Kocası o anda karısına döndü ve “Hayatım, ben yine de sizi patronumla tanıştırayım. Üzerinde çalıştığım 100 milyon liralık projenin sahibi işte bu adam!”

Olayların hızlı akışıyla ​​şaşkına dönen kadın, karşılık veremedi.

Adam sadece gülümsedi ve “Ee, Kâzım Bey kardeşim, güzel bir rastlantı oldu.. ama benim şimdi gitmem lazım, müsadenizle. İlgilenmem gereken önemli işler var.

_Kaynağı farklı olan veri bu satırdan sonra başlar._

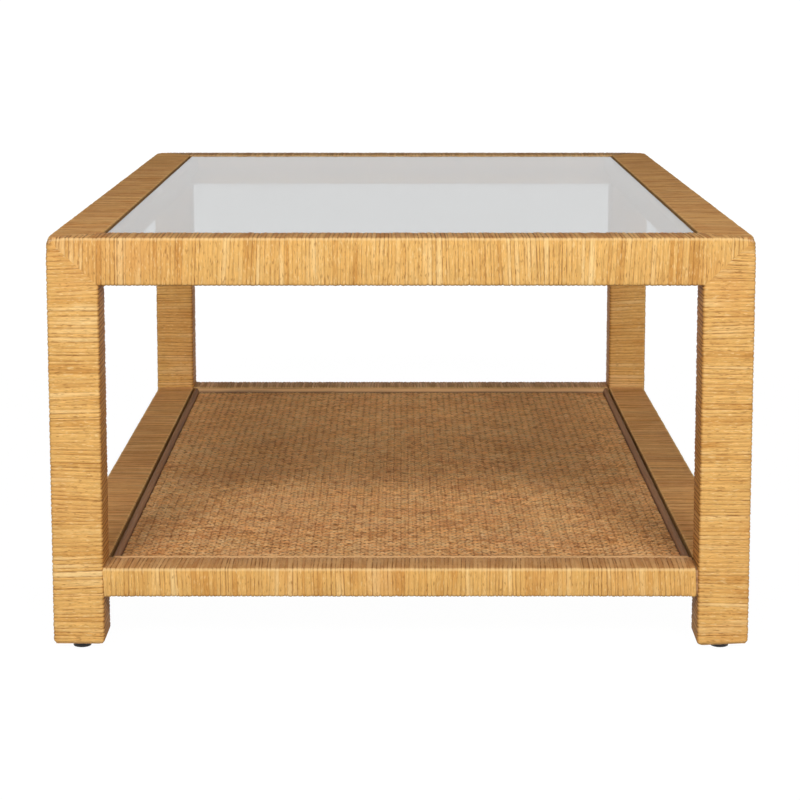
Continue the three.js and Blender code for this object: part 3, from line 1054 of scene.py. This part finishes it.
class TABLE_OT_finish_timber(Operator):
    """Finish the cores, ledges, cleats, bearer and panel in bare wood"""

    bl_idname = "table.finish_timber"
    bl_label = "Finish the timber"

    def execute(self, context):
        pale, deep = srgb(196, 152, 104), srgb(150, 106, 64)
        boards = {
            axis: grained_wood(f"hardwood_grain_{letter}", pale, deep, axis)
            for axis, letter in ((X, "x"), (Y, "y"), (Z, "z"))
        }
        refinish((f"leg_core_{corner}" for corner in CORNERS), boards[Z])
        for side, (across, along) in SIDES.items():
            axis = X if along else Y
            kinds = ("top_rail_core", "shelf_rail_core", "glass_ledge", "shelf_cleat")
            refinish((f"{kind}_{side}" for kind in kinds), boards[axis])
        refinish(("shelf_bearer",), boards[X])
        veneer = grained_wood("plywood_face", srgb(206, 170, 122), srgb(178, 138, 92), Y, 0.6)
        refinish(("shelf_panel",), veneer)
        return {"FINISHED"}


class TABLE_OT_finish_feet(Operator):
    """Finish the levelling feet, their inserts and the glass bumpers"""

    bl_idname = "table.finish_feet"
    bl_label = "Finish the feet and bumpers"

    def execute(self, context):
        rows, ends = ("front", "middle", "back"), ("left", "right")
        bumpers = [f"{row}_{end}" for row in rows for end in ends]
        finishes = (
            ("foot_pad", CORNERS, moulded_plastic("black_plastic", srgb(38, 36, 36), 0.5)),
            ("foot_stem", CORNERS, turned_metal("zinc_plate", srgb(188, 190, 192), 0.32)),
            ("foot_insert", CORNERS, turned_metal("brass", srgb(204, 164, 92), 0.35)),
            ("glass_bumper", bumpers, moulded_plastic("clear_rubber", srgb(226, 228, 226), 0.4)),
        )
        for kind, places, material in finishes:
            refinish((f"{kind}_{place}" for place in places), material)
        return {"FINISHED"}


class TABLE_OT_dress_stage(Operator):
    """Lay the floor, hang the lamps and set the camera"""

    bl_idname = "table.dress_stage"
    bl_label = "Dress the stage"

    def execute(self, context):
        settings = context.scene.table_stage
        start_clean()
        bpy.ops.mesh.primitive_plane_add(size=160, location=(0, 0, -0.0005))
        floor = context.object
        floor.name = floor.data.name = "floor"
        floor.data.materials.append(self.white_floor())
        for side, across in (("left", -1), ("right", 1)):
            self.lamp(f"front_lamp_{side}", (1.15 * across, -4.1, 2.45), 1.1, settings.front_power)
            self.lamp(f"back_lamp_{side}", (1.9 * across, 4.0, 0.7), 1.2, settings.back_power)
        self.studio_light(settings)
        start_clean()
        bpy.ops.object.camera_add(location=CAMERA_PLACE, rotation=(math.pi / 2 - CAMERA_DIP, 0, 0))
        camera = context.object
        camera.name = "camera"
        camera.data.sensor_width = 36
        camera.data.lens = settings.lens
        camera.data.shift_x, camera.data.shift_y = CAMERA_SHIFT
        context.scene.camera = camera
        context.scene.view_settings.view_transform = "Standard"
        return {"FINISHED"}

    def lamp(self, name, place, size, power):
        """A square soft lamp turned towards the table; the ones behind don't show in the glass."""
        start_clean()
        turn = (Vector((0, 0, 0.25)) - Vector(place)).to_track_quat("-Z", "Y").to_euler()
        bpy.ops.object.light_add(type="AREA", location=place, rotation=turn)
        lamp = bpy.context.object
        lamp.name = lamp.data.name = name
        lamp.data.size = size
        lamp.data.energy = power
        lamp.visible_glossy = place[1] < 0

    def white_floor(self):
        """A floor that looks white, and still takes the table's shadow."""
        look = Look("white_floor")
        look.set(Base_Color=(0.6, 0.6, 0.6), Roughness=0.9, Specular_IOR_Level=0.1)
        path = look.node("ShaderNodeLightPath").outputs
        seen = look.sum("MAXIMUM", path["Is Transmission Ray"], path["Is Glossy Ray"])
        seen = look.times(seen, look.sum("LESS_THAN", path["Diffuse Depth"], 0.5))
        seen = look.sum("MAXIMUM", seen, path["Is Camera Ray"])
        place = look.node("ShaderNodeTexCoord").outputs["Object"]
        away = look.node("ShaderNodeVectorMath", {0: place}, operation="LENGTH").outputs["Value"]
        share = look.times(seen, look.remap(away, 1.4, 3.2, 0.93, 1.0))
        glow = look.node("ShaderNodeEmission", {"Color": (1, 1, 1), "Strength": 1.06})
        look.overlay(share, glow)
        return look.material

    def studio_light(self, settings):
        """A dim warm surround with a pale backdrop low behind the table, mirrored all round."""
        world = bpy.data.worlds.new("studio")
        bpy.context.scene.world = world
        world.use_nodes = True
        nodes = Nodes(world.node_tree)
        way = nodes.node("ShaderNodeTexCoord").outputs["Generated"]
        way = nodes.node("ShaderNodeSeparateXYZ", {0: way}).outputs
        tones = [(v, v * 0.96, v * 0.9) for v in (settings.low_sky, settings.high_sky)]
        sky = nodes.ramp(way["Z"], (0.2, 0.6), tones)
        path = nodes.node("ShaderNodeLightPath").outputs
        mirrored = nodes.sum("GREATER_THAN", path["Is Glossy Ray"], path["Diffuse Depth"])
        around = nodes.sum("MAXIMUM", nodes.remap(way["Y"], 0.86, 0.95), mirrored)
        backdrop = nodes.times(around, nodes.remap(way["Z"], 0.2, 0.13))
        colour = nodes.mix(backdrop, sky, [settings.horizon] * 3)
        through = nodes.sum("GREATER_THAN", path["Is Transmission Ray"], path["Diffuse Depth"])
        seen = nodes.sum("MAXIMUM", path["Is Camera Ray"], through)
        background = nodes.tree.nodes["Background"]
        nodes.feed(background.inputs["Color"], nodes.mix(seen, colour, (1, 1, 1)))
        background.inputs["Strength"].default_value = 1.0


class TABLE_PT_panel(Panel):
    """Everything that makes the table, in order"""

    bl_label = "Rattan Table"
    bl_idname = "TABLE_PT_panel"
    bl_space_type = "VIEW_3D"
    bl_region_type = "UI"
    bl_category = "Rattan Table"

    def draw(self, context):
        for name in SETTINGS:
            box = self.layout.box()
            group = getattr(context.scene, name)
            for prop in group.bl_rna.properties:
                if prop.identifier not in ("name", "rna_type"):
                    box.prop(group, prop.identifier)
        for maker in MAKERS:
            self.layout.operator(maker.bl_idname)


SETTINGS = {
    "table_rattan": RattanSettings,
    "table_shelf": ShelfSettings,
    "table_glass": GlassSettings,
    "table_stage": StageSettings,
}
MAKERS = (
    TABLE_OT_wind_legs,
    TABLE_OT_wind_top_rails,
    TABLE_OT_wind_shelf_rails,
    TABLE_OT_weave_mat,
    TABLE_OT_lay_mouldings,
    TABLE_OT_set_glass,
    TABLE_OT_finish_timber,
    TABLE_OT_finish_feet,
    TABLE_OT_dress_stage,
)


def register():
    for group in SETTINGS.values():
        bpy.utils.register_class(group)
    for name, group in SETTINGS.items():
        setattr(bpy.types.Scene, name, PointerProperty(type=group))
    for maker in (*MAKERS, TABLE_PT_panel):
        bpy.utils.register_class(maker)


def unregister():
    for maker in (TABLE_PT_panel, *reversed(MAKERS)):
        bpy.utils.unregister_class(maker)
    for name in SETTINGS:
        delattr(bpy.types.Scene, name)
    for group in reversed(SETTINGS.values()):
        bpy.utils.unregister_class(group)


def main():
    register()
    bpy.ops.table.wind_legs()
    bpy.ops.table.wind_top_rails()
    bpy.ops.table.wind_shelf_rails()
    bpy.ops.table.weave_mat()
    bpy.ops.table.lay_mouldings()
    bpy.ops.table.set_glass()
    bpy.ops.table.finish_timber()
    bpy.ops.table.finish_feet()
    bpy.ops.table.dress_stage()


if __name__ == "__main__":
    main()
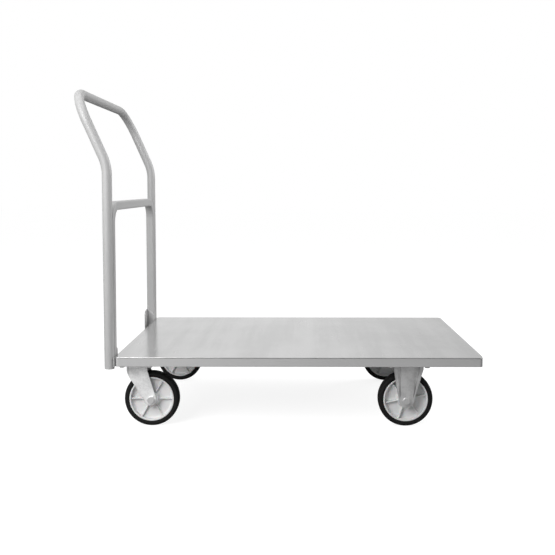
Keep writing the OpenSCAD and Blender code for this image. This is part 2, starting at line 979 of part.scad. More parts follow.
fixed_bracket(RIGHT);  // fixed_bracket_right
axle_bolt(fixed_x, RIGHT, fixed_grip);  // axle_bolt_fixed_right
axle_nut(fixed_x, RIGHT, fixed_grip);  // axle_nut_fixed_right
spacer(fixed_x, RIGHT);  // spacer_fixed_right
bush(fixed_x, RIGHT);  // bush_fixed_right
wheel_core(fixed_x, RIGHT, fixed_rib_turn);  // wheel_core_fixed_right
tyre(fixed_x, RIGHT);  // tyre_fixed_right
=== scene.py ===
"""Looks for a flatbed platform truck: finishes, welds, detailed wheels, light and camera.

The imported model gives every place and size. Lengths here are in metres.
"""

from __future__ import annotations

import logging
import math
from dataclasses import dataclass, field
from enum import Enum
from typing import Callable, Iterable, Sequence

import bmesh
import bpy
from mathutils import Matrix, Vector

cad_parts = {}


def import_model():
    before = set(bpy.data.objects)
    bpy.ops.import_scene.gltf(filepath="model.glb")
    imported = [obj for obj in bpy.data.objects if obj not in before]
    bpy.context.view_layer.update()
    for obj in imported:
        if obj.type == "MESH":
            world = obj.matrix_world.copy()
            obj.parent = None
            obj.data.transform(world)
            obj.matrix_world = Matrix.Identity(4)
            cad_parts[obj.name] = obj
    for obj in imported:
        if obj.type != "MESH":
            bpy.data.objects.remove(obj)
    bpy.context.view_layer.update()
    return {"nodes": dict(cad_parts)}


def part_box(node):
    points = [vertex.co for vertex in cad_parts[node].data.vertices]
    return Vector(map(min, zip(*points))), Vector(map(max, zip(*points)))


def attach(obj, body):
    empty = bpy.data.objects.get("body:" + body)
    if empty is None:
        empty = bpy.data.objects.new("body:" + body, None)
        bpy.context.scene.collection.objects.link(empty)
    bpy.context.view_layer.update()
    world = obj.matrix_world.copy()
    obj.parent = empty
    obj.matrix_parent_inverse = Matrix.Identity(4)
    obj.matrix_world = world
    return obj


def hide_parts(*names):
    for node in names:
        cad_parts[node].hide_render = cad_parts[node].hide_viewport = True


log = logging.getLogger("platform_truck")

MM = 0.001
Point = tuple[float, float, float]
Grey = tuple[float, float, float, float]


def grey(level: float) -> Grey:
    """Returns a neutral colour of the given linear level."""
    return (level, level, level, 1.0)


class Side(Enum):
    """Side of the truck, seen by the person who pushes it."""

    LEFT = "left"
    RIGHT = "right"

    @property
    def sign(self) -> int:
        """Direction of this side along Y."""
        return 1 if self is Side.LEFT else -1


class CasterKind(Enum):
    """How a caster is held under the frame."""

    SWIVEL = "swivel"
    FIXED = "fixed"


# ---------------------------------------------------------------- node helpers


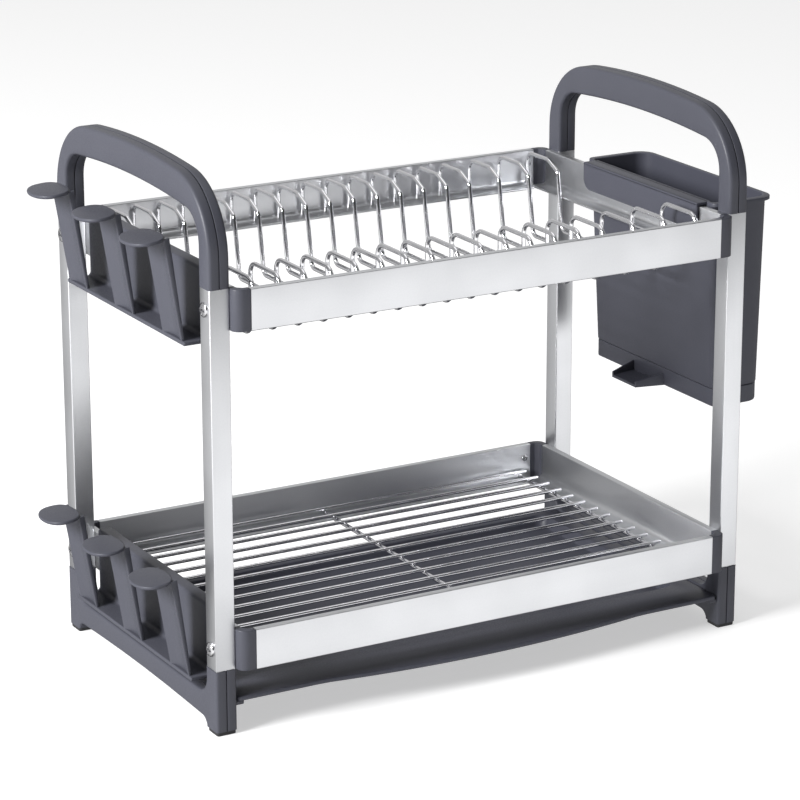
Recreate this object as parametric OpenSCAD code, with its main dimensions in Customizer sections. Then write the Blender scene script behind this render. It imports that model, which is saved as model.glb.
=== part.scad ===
// Two-tier dish drying rack: square-tube posts with moulded end handles and end bases, two extruded
// frames, a bent-wire plate rack, a welded wire grid, a drip tray that slides out to the front, two
// hook-on cup holders on the left and a hook-on utensil caddy with a removable drain base on the right.
// X runs to the right, Y to the rear and Z up. The origin is at the middle of the footprint, on the floor.

/* [Frame] */
// Width over the outer faces of the posts
rack_w = 435; // [380:1:520]
// Depth over the outer faces of the posts
rack_d = 246.5; // [230:0.5:300]
// Side of the square post tube
post_size = 15; // [12:0.5:20]
// Wall of the post tube
post_wall = 1.2; // [0.8:0.1:2]
// Top of the metal posts, where the handles begin
post_top = 320.5; // [300:0.5:360]
// Bottom of the metal posts, where the bases begin
post_bottom = 48; // [44:0.5:56]

/* [Tiers] */
// Height of the frame rails
rail_h = 29.5; // [26:0.5:36]
// Thickness of the hollow upright part of a rail
rail_t = 5.5; // [5:0.1:7]
// How far the frames stand out past the posts, front and rear
rail_proud = 8; // [4:0.5:12]
// Bottom of the lower frame
lower_z = 48; // [46:0.5:60]
// Bottom of the upper frame
upper_z = 291; // [280:0.5:300]
// Length of a corner piece along each side
corner_leg = 12.3; // [10:0.1:16]

/* [Handles and bases] */
// How far the moulded handles and bases stand out past the tube all round
sleeve_proud = 0.5; // [0.3:0.1:1]
// Top of the handle at its middle
handle_top = 397.5; // [390:0.5:420]
// Underside of the handle bar at its middle
handle_under = 375; // [365:0.5:385]
// Thickness of the rubber feet
foot_h = 3; // [2:0.5:5]

/* [Plate rack] */
// Diameter of the plate rack wire
plate_wire_d = 3.2; // [2.5:0.1:4]
// Pitch of the plate slots
slot_pitch = 20.05; // [18:0.05:21]
// Pitch of the wide slots at the right end
wide_pitch = 26.4; // [22:0.1:27]

/* [Lower grid] */
// Number of long wires
grid_count = 15; // [9:1:15]
// Pitch of the long wires
grid_pitch = 17.6; // [14:0.1:17.6]
// Diameter of the long wires
grid_wire_d = 3; // [2.5:0.1:4]
// Diameter of the cross bars
grid_bar_d = 3.5; // [3:0.1:5]

/* [Cup holders] */
// Length of a cup holder
holder_len = 184; // [170:1:190]
// Pitch of its three arms
arm_pitch = 77; // [70:1:77]
// Lean of the arms away from the rack, in degrees
arm_lean = 9.5; // [5:0.5:12]

/* [Utensil caddy] */
// Length of the caddy body at its top
caddy_len = 166; // [140:1:166]
// Depth of the caddy body at its top
caddy_depth = 53.5; // [45:0.5:60]
// Bottom of the caddy body, where the drain base begins
caddy_seam_z = 179.5; // [165:0.5:200]

/* [Hidden] */

plastic = "#6b6b76";
aluminium = "#c9c9cd";
chrome = "#e4e4e8";
rubber = "#1c1c1f";

half_w = rack_w / 2;
half_d = rack_d / 2;
post_x = half_w - post_size / 2;
post_y = half_d - post_size / 2;
eps = 0.01;
slice = 0.02;

// The two tier frames stand between the left and the right posts
frame_x = half_w - post_size;
frame_y = half_d + rail_proud;

// Handle and base mouldings: two halves that meet at a seam
sleeve_x0 = post_x - post_size / 2 - sleeve_proud;
sleeve_x1 = half_w + sleeve_proud;
seam_x = post_x;
sleeve_y = half_d + sleeve_proud;
sleeve_leg = post_size + 2 * sleeve_proud;
shell_wall = 2.2;
seam_groove = 0.35;
handle_outer_r = 54;
handle_inner_r = 22;
outer_crown_r = 800;
inner_crown_r = 900;
plug_len = 11;
plug_size = post_size - 2 * post_wall - 0.3;

// Base outline: the web between the legs and the low arch under it
web_top = 27;
web_fillet = 13;
arch_z = 8.5;
arch_rise = 2;
arch_fillet = 8;

// Rail section, measured inwards from the outer face and upwards from the bottom
rail_wall = 1.2;
flange_reach = 20;
side_flange_reach = 18.4;
flange_top = 3;
flange_t = 1.6;
cove_r = 3.5;
corner_r = 7;
tongue_len = 14;

// Post screws and the small screws that hold the corner pieces
screw_r = 2;
screw_head_r = 5.3;
screw_head_h = 2.4;
post_screw_up = 15;
upper_screw_z = upper_z + post_screw_up;
lower_screw_z = lower_z + post_screw_up;
screw_hole_r = screw_r + 0.2;
tongue_bore_r = screw_r + 0.15;
small_head_r = 2.5;
small_head_h = 1.4;
small_hole_r = 1.2;
small_screw_up = 18.5;
small_screw_x = frame_x - corner_leg - 5.6;

// Places of the plate wires, from the right
wire_right_x = 182.1;
wide_slots = 3;
narrow_slots = 14;
plate_wire_x = concat(
    [for (i = [0:wide_slots - 1]) wire_right_x - i * wide_pitch],
    [for (i = [0:narrow_slots]) wire_right_x - wide_slots * wide_pitch - i * slot_pitch]
);
flange_z = upper_z + flange_top;
wire_foot_y = 121.8;
wire_top_z = 319.7;
wire_low_z = 267.8;
tie_rod_d = 4;
tie_rod_y = [-22, 49];

// Lower grid
grid_bar_z = lower_z + flange_top + grid_bar_d / 2 + 0.05;
grid_wire_z = grid_bar_z + grid_bar_d / 2 + grid_wire_d / 2 + 0.05;
grid_half = 184.5;
grid_bar_x = 178;
grid_bar_reach = 122.5;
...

Bugün sizi görmek güzeldi. İyi günler!”

Adam oradan uzaklaşırken, karı-koca da uzun uzun arkasından ona baktılar.

Kadın ilk şokunu atlattıktan sonra kocasına inanamaz bir sesle, “Patronun bu muydu?” diye sordu.

“Evet canım. Çok mütevazi bir insan…” dedi hala yürüyen patronunun arkasından hayranlıkla bakarken. 

“Ama hayatı da oldukça acıklı bir hikayeymiş.

Bir zamanlar bir kızı sevdiğini söylüyorlar… ama o günlerde kendisi fakir bir genç olduğu için kız onu terk mi etmiş, yoksa hiç mi yüz vermemiş ne.. Adam da ondan sonra kendisini tamamen işe vermiş ve çok zeki biri olduğu için de müthiş başarılı olmuş. Şimdi multimilyoner bir iş adamı. Ama adamcağız, o kalp kırıklığından sonra bir daha kimseyi sevememiş ve inanır mısın hala bekar…”

Kocası acı acı gülümseyerek söze devam etti: “O kadın şu adamla evlenseydi, şimdi ne kadar da şanslı biri olurdu değil mi ama?… Ha ha, bir de adamın şu anki halini görseydi kimbilir nasıl da kahrolurdu acaba?”

Kocası gülümseyerek mağazanın içine doğru geri dönerken, tam anlamıyla şok içinde kalan kadın ise bir süre yerinden kıpırdayamadı. Ve o gün boyunca tek kelime dahi etmedi.